-- Start --
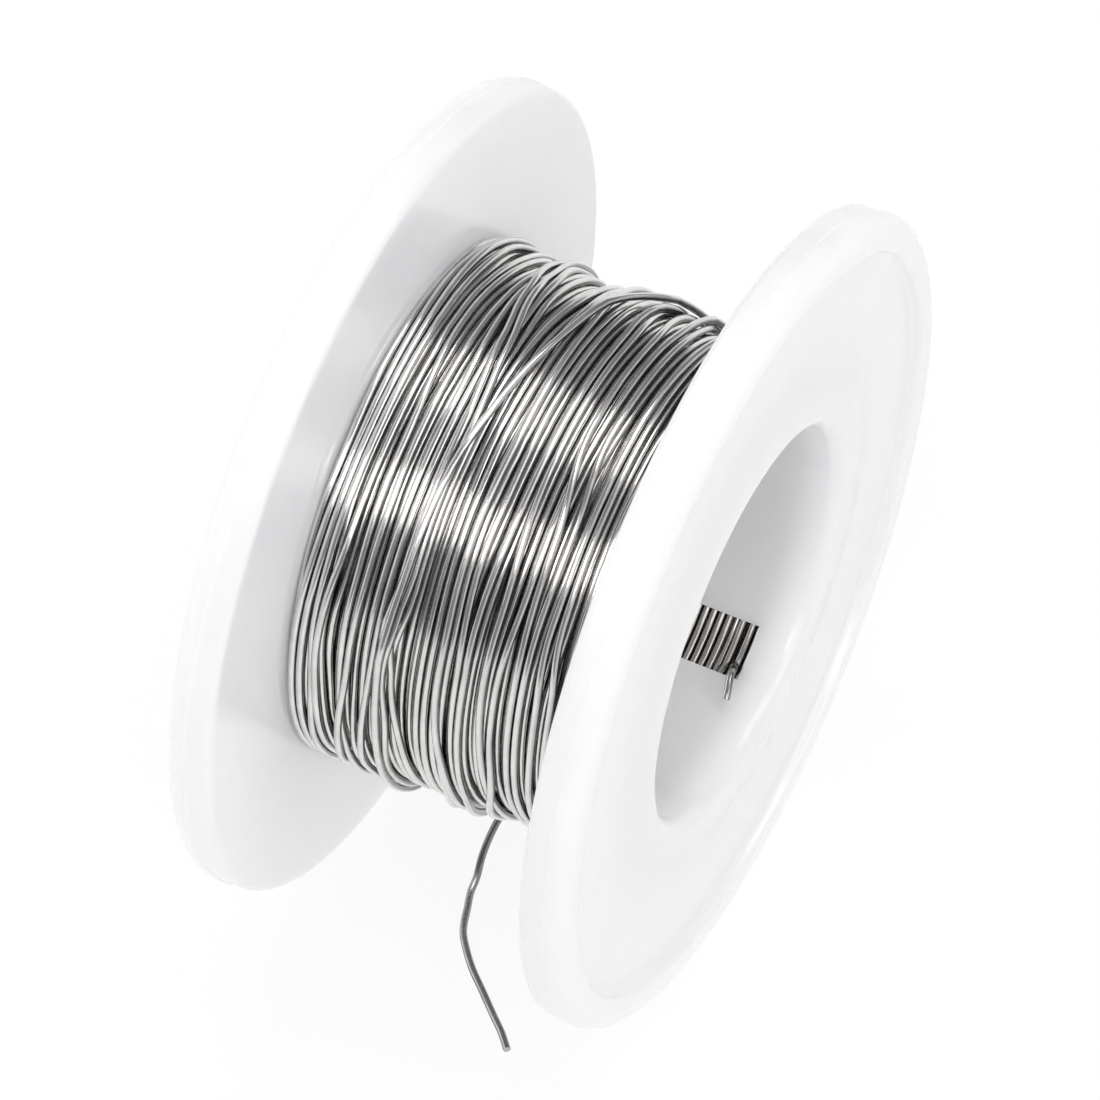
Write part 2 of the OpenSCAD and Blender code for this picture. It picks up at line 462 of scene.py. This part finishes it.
def stretched(tree, vector, scale):
    node = tree.nodes.new("ShaderNodeMapping")
    node.inputs["Scale"].default_value = scale
    tree.links.new(vector, node.inputs["Vector"])
    return node.outputs["Vector"]


def ramp(tree, value, stops):
    """A colour for a value: stops are (position, colour)."""
    node = tree.nodes.new("ShaderNodeValToRGB")
    elements = node.color_ramp.elements
    while len(elements) < len(stops):
        elements.new(0.5)
    for element, (position, colour) in zip(elements, stops):
        element.position = position
        element.color = (*colour, 1)
    tree.links.new(value, node.inputs["Fac"])
    return node.outputs["Color"]


def span(tree, value, low, high, to_low, to_high):
    node = tree.nodes.new("ShaderNodeMapRange")
    for name, number in (("From Min", low), ("From Max", high), ("To Min", to_low), ("To Max", to_high)):
        node.inputs[name].default_value = number
    tree.links.new(value, node.inputs["Value"])
    return node.outputs["Result"]


def bump(tree, shader, height, distance, strength=1.0):
    node = tree.nodes.new("ShaderNodeBump")
    node.inputs["Distance"].default_value = distance
    node.inputs["Strength"].default_value = strength
    tree.links.new(height, node.inputs["Height"])
    tree.links.new(node.outputs["Normal"], shader.inputs["Normal"])


def solder_material():
    """Drawn solder: bright grey metal with fine lines and duller patches, and painted shade that darkens
    the sides of each wire and its side towards the axis.
    """
    material, tree, shader = new_material("solder")
    uv = tree.nodes.new("ShaderNodeUVMap")
    uv.uv_map = "along_wire"
    place = tree.nodes.new("ShaderNodeTexCoord").outputs["Object"]
    lines = noise(tree, stretched(tree, uv.outputs["UV"], (0.35, 14, 1)), 1.0, 4)
    patches = noise(tree, place, 420, 3)
    colour = ramp(tree, patches, [(0.3, (0.66, 0.655, 0.645)), (0.7, (0.78, 0.773, 0.76))])
    # painted shade: darkest on the sides of each wire, where it lies against its neighbours, lighter on
    # the side towards the axis, none on the side facing out
    outward = tree.nodes.new("ShaderNodeVectorMath")
    outward.operation = "MULTIPLY_ADD"
    outward.inputs[1].default_value = (0, 1, 1)
    outward.inputs[2].default_value = (0, 0, -AXIS_Z * MM)
    tree.links.new(place, outward.inputs[0])
    unit = tree.nodes.new("ShaderNodeVectorMath")
    unit.operation = "NORMALIZE"
    tree.links.new(outward.outputs["Vector"], unit.inputs[0])
    facing = tree.nodes.new("ShaderNodeVectorMath")
    facing.operation = "DOT_PRODUCT"
    tree.links.new(unit.outputs["Vector"], facing.inputs[0])
    normal = tree.nodes.new("ShaderNodeNewGeometry").outputs["Normal"]
    tree.links.new(normal, facing.inputs[1])
    # painted shade, as a factor on the base colour, from which way the surface faces
    painted_side_shade = ramp(tree, span(tree, facing.outputs["Value"], -1, 1, 0, 1), [
        (0.15, (0.5, 0.49, 0.475)), (0.45, (0.3, 0.3, 0.3)),
        (0.55, (0.28, 0.28, 0.28)), (0.85, (1, 1, 1))])
    shade = tree.nodes.new("ShaderNodeVectorMath")
    shade.operation = "MULTIPLY"
    tree.links.new(colour, shade.inputs[0])
    tree.links.new(painted_side_shade, shade.inputs[1])
    tree.links.new(shade.outputs["Vector"], shader.inputs["Base Color"])
    shader.inputs["Metallic"].default_value = 1.0
    tree.links.new(span(tree, lines, 0.3, 0.7, 0.12, 0.24), shader.inputs["Roughness"])
    bump(tree, shader, lines, 0.000012)
    return material


def plastic_material():
    """Glossy white moulded plastic, slightly cool, with faint flow clouds and orange peel."""
    material, tree, shader = new_material("spool_plastic")
    place = tree.nodes.new("ShaderNodeTexCoord").outputs["Object"]
    clouds = noise(tree, place, 90, 2)
    colour = ramp(tree, clouds, [(0.3, (0.895, 0.893, 0.922)), (0.7, (0.912, 0.91, 0.938))])
    tree.links.new(colour, shader.inputs["Base Color"])
    shader.inputs["Specular IOR Level"].default_value = 0.5
    shader.inputs["Subsurface Weight"].default_value = 0.8
    shader.inputs["Subsurface Scale"].default_value = 0.006
    shader.inputs["Subsurface Radius"].default_value = (1.0, 1.0, 1.1)
    peel = noise(tree, place, 500, 2)
    tree.links.new(span(tree, peel, 0.3, 0.7, 0.16, 0.22), shader.inputs["Roughness"])
    bump(tree, shader, peel, 0.000002, 0.5)
    return material


# ---------------------------------------------------------------- stage

def make_floor():
    """A plain floor that gives off most of its own light, so that it stays white."""
    half = 3.0
    corners = [(-half, -half, 0), (half, -half, 0), (half, half, 0), (-half, half, 0)]
    floor = new_object("floor", corners, [(0, 1, 2, 3)])
    material, tree, shader = new_material("floor")
    shader.inputs["Base Color"].default_value = (0.12, 0.12, 0.12, 1)
    shader.inputs["Roughness"].default_value = 1.0
    shader.inputs["Specular IOR Level"].default_value = 0.0
    shader.inputs["Emission Color"].default_value = (1, 1, 1, 1)
    shader.inputs["Emission Strength"].default_value = 0.88
    floor.data.materials.append(material)


WARM = (1.0, 0.97, 0.945)


def softbox(name, angle, side, distance, width, length, power, colour=(1, 1, 1)):
    """An area light that faces the spool. angle is in degrees from +Y over the top towards
    -Y, and side in degrees from there towards +X, or towards -X where it is negative."""
    light = bpy.data.lights.new(name, "AREA")
    light.shape = "RECTANGLE"
    light.size, light.size_y = length, width
    light.energy = power
    light.color = colour
    obj = bpy.data.objects.new(name, light)
    bpy.context.scene.collection.objects.link(obj)
    a, s = math.radians(angle), math.radians(side)
    centre = Vector((0, 0, AXIS_Z * MM))
    back = Vector((math.sin(s), math.cos(a) * math.cos(s), math.sin(a) * math.cos(s)))
    across = (Vector((1, 0, 0)) - back * back.x).normalized()
    obj.location = centre + back * distance
    obj.rotation_mode = "QUATERNION"
    obj.rotation_quaternion = Matrix((across, back.cross(across), back)).transposed().to_quaternion()


def light_scene():
    world = bpy.data.worlds.new("studio")
    bpy.context.scene.world = world
    world.use_nodes = True
    sky = world.node_tree.nodes["Background"]
    sky.inputs["Color"].default_value = (0.95, 0.95, 1, 1)
    sky.inputs["Strength"].default_value = 0.25
    softbox("overhead_softbox", 72, 0, 0.8, 0.38, 0.8, 2.9, WARM)
    softbox("front_softbox", 127, 0, 0.8, 0.26, 0.9, 3.0, WARM)
    softbox("side_softbox", 118, 52, 0.8, 0.5, 0.5, 1.5)
    softbox("left_softbox", 100, -80, 0.8, 0.5, 0.5, 2.2)
    softbox("high_side_softbox", 85, 35, 0.8, 0.3, 0.5, 0.7)
    bpy.context.scene.view_settings.view_transform = "Standard"


# ---------------------------------------------------------------- the object

def make_wire(material):
    """The whole wire on one path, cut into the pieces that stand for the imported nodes."""
    winding, first = wind_wire()
    tail = smooth_line(np.array(TAIL_ROUTE) / MM, 4)
    tail[:, 2] = np.maximum(tail[:, 2], WIRE_R)  # it lies on the floor, not in it
    start = smooth_line([point_at(*p) for p in START_ROUTE], 5)
    last = len(winding.xs)
    turns = winding.points(0, last)
    # the last turn leaves the winding a little before the tail's start
    end_steps = 9
    turns = turns[:len(turns) - end_steps]
    bridge = join_to_tail(turns, tail, 10)
    line = np.vstack([start, turns, bridge, tail])
    across, over = frames_along(line)
    run = np.concatenate([[0], np.cumsum(np.linalg.norm(np.diff(line, axis=0), axis=1))])
    print("wound length in metres:", round(float(run[-len(tail)]) * MM, 2), "turns:", last)
    cuts = [0, len(start)] + [len(start) + k * TURN_STEPS for k in first[1:]]
    cuts += [len(line) - len(tail), len(line) - 1]
    names = ["wire_start", "wire_layer_1", "wire_layer_2", "wire_layer_3", "wire_layer_4",
             "wire_outer_turns", "wire_tail"]
    sides = [12, 10, 6, 6, 8, 10, 12]  # the buried layers are coarser
    for name, a, b, n in zip(names, cuts[:-1], cuts[1:], sides):
        part = slice(a, b + 1)
        piece = "solder_" + name.removeprefix("wire_")
        obj = make_tube(piece, line[part], across[part], over[part], run[a], n)
        obj.data.materials.append(material)
        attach(obj, "root")
        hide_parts(name)


def make_spool(material):
    """The moulding, which stands for the barrel and both flanges."""
    spool = make_moulding()
    spool.data.materials.append(material)
    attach(spool, "root")
    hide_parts("barrel", "left_flange", "right_flange")


make_camera()
make_wire(solder_material())
make_spool(plastic_material())
make_floor()
light_scene()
-- End --
__INSTRUCTIONS FOR THE TASK__: Emit verbatim the lines running from the one with "hide_parts(name)" through the last line of the data, both endpoints inclusive.

__OUTPUT BELOW__:
        hide_parts(name)


def make_spool(material):
    """The moulding, which stands for the barrel and both flanges."""
    spool = make_moulding()
    spool.data.materials.append(material)
    attach(spool, "root")
    hide_parts("barrel", "left_flange", "right_flange")


make_camera()
make_wire(solder_material())
make_spool(plastic_material())
make_floor()
light_scene()